## Short exercise
Quote verbatim everything from the line containing "turned-in cloth of" down to the line containing "from mathutils import Matrix, Vector", with both of those lines included and no others.

## Given data
## START

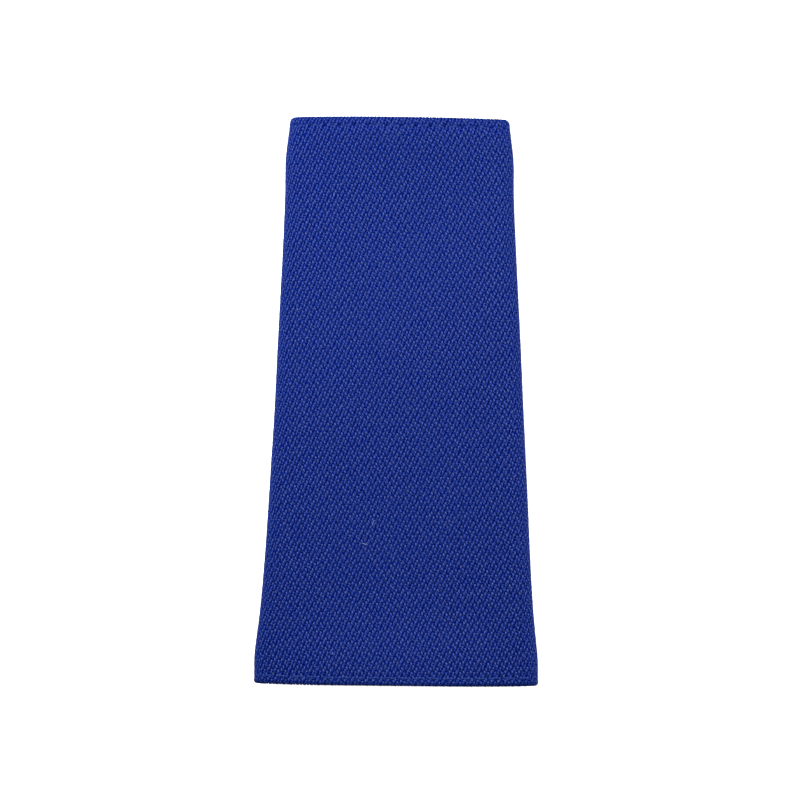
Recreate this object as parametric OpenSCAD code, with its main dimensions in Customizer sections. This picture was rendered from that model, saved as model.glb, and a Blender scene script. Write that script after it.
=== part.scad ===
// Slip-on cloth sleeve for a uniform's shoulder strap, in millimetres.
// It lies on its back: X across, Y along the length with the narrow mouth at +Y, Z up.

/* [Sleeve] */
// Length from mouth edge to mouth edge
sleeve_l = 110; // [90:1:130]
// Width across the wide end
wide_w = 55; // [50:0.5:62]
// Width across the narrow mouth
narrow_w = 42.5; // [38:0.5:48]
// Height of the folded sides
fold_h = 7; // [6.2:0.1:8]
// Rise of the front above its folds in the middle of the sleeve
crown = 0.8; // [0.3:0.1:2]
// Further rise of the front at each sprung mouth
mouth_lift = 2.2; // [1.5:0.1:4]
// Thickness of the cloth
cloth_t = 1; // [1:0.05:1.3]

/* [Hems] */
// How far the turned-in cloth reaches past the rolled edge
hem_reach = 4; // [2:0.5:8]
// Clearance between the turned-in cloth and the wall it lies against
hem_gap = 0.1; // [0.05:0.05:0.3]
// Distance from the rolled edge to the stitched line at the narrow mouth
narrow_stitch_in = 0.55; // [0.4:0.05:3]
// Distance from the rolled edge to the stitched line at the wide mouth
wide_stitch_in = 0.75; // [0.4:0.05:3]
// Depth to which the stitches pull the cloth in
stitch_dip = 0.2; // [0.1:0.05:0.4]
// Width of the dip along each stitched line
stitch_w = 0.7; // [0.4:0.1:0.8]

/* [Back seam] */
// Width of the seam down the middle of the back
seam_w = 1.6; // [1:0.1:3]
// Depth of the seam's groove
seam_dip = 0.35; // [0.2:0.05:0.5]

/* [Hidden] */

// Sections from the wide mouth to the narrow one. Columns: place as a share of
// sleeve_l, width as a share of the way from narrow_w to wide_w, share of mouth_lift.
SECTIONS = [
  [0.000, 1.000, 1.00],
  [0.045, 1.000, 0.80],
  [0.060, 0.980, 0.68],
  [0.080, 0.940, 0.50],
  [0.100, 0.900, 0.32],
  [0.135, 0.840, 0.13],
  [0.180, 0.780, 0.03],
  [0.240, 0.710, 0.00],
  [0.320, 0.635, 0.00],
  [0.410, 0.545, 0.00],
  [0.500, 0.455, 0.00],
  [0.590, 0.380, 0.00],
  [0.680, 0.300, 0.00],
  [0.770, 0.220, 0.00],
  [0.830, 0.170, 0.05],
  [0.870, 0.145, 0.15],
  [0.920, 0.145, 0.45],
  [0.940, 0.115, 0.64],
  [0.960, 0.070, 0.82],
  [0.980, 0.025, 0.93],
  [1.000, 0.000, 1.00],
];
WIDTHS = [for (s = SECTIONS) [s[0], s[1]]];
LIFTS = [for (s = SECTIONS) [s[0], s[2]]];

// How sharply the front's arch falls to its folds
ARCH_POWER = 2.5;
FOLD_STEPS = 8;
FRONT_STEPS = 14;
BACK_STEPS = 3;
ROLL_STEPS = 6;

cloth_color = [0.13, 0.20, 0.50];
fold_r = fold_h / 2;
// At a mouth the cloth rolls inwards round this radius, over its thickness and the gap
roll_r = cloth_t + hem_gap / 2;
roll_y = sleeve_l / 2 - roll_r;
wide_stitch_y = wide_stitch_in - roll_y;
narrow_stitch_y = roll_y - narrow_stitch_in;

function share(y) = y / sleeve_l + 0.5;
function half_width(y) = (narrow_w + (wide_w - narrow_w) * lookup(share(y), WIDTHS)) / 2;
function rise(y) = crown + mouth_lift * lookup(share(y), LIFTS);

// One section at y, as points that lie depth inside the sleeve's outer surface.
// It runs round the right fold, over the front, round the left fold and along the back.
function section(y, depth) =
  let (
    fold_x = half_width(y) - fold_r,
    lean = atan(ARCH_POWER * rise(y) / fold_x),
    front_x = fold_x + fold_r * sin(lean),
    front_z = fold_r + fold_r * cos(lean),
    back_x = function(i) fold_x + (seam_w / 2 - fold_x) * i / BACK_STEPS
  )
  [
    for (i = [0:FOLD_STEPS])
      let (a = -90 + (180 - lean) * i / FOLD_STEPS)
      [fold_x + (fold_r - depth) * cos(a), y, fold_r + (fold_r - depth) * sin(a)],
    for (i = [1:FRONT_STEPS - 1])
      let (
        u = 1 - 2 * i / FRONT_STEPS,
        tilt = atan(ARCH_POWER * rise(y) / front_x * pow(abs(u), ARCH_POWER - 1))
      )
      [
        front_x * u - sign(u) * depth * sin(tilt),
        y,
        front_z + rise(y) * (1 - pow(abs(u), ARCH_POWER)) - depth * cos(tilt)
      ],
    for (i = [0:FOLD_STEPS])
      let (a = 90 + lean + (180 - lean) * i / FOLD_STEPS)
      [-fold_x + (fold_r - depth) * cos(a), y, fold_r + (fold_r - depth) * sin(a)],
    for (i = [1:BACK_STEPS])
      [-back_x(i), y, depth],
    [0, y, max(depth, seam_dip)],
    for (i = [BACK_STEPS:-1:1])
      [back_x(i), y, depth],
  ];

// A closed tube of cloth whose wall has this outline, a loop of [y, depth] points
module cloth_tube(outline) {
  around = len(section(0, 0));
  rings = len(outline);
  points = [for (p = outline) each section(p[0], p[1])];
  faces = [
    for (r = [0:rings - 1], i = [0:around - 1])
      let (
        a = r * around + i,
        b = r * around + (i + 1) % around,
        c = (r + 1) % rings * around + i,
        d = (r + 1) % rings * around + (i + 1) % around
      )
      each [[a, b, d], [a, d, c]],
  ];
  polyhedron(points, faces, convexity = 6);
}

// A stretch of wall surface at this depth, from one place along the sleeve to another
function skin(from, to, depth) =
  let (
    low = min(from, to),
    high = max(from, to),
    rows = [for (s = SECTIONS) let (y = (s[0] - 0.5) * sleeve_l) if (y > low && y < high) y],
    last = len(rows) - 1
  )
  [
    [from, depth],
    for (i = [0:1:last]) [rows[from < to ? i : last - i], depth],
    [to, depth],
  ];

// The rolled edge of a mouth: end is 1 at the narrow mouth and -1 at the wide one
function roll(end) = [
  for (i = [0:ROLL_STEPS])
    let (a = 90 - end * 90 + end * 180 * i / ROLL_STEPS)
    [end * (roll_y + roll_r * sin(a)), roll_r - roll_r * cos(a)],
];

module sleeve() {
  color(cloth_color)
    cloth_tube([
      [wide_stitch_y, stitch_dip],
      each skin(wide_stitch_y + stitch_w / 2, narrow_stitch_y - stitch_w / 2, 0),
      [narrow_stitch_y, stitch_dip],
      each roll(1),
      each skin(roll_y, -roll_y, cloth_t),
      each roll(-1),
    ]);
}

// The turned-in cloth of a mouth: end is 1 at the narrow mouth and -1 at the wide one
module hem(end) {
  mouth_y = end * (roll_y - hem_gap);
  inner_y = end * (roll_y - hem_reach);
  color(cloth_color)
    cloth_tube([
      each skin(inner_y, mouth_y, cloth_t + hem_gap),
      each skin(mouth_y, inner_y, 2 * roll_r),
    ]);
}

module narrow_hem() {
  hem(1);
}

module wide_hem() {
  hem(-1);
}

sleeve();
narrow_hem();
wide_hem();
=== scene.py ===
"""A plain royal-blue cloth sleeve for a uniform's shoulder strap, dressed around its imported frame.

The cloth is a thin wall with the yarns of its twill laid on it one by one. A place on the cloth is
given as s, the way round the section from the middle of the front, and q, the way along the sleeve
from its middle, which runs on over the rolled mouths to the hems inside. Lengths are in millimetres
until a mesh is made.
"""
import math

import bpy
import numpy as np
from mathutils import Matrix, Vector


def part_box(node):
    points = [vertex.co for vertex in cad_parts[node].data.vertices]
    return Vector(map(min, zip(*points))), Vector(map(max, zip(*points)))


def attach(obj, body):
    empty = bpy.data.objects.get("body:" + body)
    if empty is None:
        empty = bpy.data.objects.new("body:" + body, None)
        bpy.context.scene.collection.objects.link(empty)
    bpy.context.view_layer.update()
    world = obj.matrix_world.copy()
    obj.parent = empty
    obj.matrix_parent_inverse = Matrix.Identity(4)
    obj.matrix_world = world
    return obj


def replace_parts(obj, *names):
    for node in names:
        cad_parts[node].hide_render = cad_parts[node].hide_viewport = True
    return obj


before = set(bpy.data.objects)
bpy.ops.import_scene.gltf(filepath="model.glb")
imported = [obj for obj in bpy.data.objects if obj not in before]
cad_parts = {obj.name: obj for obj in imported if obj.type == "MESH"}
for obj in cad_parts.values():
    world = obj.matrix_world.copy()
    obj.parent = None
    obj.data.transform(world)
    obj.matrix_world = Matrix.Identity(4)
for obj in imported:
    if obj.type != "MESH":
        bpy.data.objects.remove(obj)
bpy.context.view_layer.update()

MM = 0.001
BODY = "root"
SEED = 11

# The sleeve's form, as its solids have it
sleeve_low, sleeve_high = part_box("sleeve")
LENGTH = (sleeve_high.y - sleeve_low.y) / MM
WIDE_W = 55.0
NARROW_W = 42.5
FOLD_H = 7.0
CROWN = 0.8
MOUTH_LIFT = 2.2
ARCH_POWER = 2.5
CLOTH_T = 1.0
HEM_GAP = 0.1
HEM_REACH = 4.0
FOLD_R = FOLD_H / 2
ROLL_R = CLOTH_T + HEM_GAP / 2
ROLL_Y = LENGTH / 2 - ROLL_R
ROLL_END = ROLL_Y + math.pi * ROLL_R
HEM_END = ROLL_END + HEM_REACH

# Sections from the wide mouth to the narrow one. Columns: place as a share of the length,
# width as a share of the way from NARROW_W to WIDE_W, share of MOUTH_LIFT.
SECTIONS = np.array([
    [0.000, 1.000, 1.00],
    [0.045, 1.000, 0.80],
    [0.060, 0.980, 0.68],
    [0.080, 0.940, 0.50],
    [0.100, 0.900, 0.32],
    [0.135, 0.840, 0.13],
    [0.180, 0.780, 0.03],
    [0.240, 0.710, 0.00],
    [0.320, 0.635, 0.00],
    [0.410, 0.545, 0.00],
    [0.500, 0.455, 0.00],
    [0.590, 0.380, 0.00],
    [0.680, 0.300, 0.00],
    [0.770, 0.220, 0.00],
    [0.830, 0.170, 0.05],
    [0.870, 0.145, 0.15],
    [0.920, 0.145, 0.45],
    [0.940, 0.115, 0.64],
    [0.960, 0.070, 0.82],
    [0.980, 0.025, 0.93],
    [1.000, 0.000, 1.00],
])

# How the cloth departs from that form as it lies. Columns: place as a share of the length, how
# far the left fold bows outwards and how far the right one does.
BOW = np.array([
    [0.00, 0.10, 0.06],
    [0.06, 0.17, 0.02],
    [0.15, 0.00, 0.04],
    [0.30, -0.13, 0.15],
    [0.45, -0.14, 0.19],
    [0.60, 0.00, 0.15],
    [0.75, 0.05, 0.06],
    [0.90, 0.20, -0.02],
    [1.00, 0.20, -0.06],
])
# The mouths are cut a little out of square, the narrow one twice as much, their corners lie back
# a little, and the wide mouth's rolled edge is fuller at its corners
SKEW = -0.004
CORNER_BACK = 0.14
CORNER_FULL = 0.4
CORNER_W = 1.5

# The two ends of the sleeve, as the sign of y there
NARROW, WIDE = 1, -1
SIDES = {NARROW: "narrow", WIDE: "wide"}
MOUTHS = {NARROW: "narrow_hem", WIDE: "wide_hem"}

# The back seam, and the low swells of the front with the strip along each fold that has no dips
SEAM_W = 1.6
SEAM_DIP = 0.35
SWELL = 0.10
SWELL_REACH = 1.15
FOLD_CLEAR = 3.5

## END

## The answer
// The turned-in cloth of a mouth: end is 1 at the narrow mouth and -1 at the wide one
module hem(end) {
  mouth_y = end * (roll_y - hem_gap);
  inner_y = end * (roll_y - hem_reach);
  color(cloth_color)
    cloth_tube([
      each skin(inner_y, mouth_y, cloth_t + hem_gap),
      each skin(mouth_y, inner_y, 2 * roll_r),
    ]);
}

module narrow_hem() {
  hem(1);
}

module wide_hem() {
  hem(-1);
}

sleeve();
narrow_hem();
wide_hem();
=== scene.py ===
"""A plain royal-blue cloth sleeve for a uniform's shoulder strap, dressed around its imported frame.

The cloth is a thin wall with the yarns of its twill laid on it one by one. A place on the cloth is
given as s, the way round the section from the middle of the front, and q, the way along the sleeve
from its middle, which runs on over the rolled mouths to the hems inside. Lengths are in millimetres
until a mesh is made.
"""
import math

import bpy
import numpy as np
from mathutils import Matrix, Vector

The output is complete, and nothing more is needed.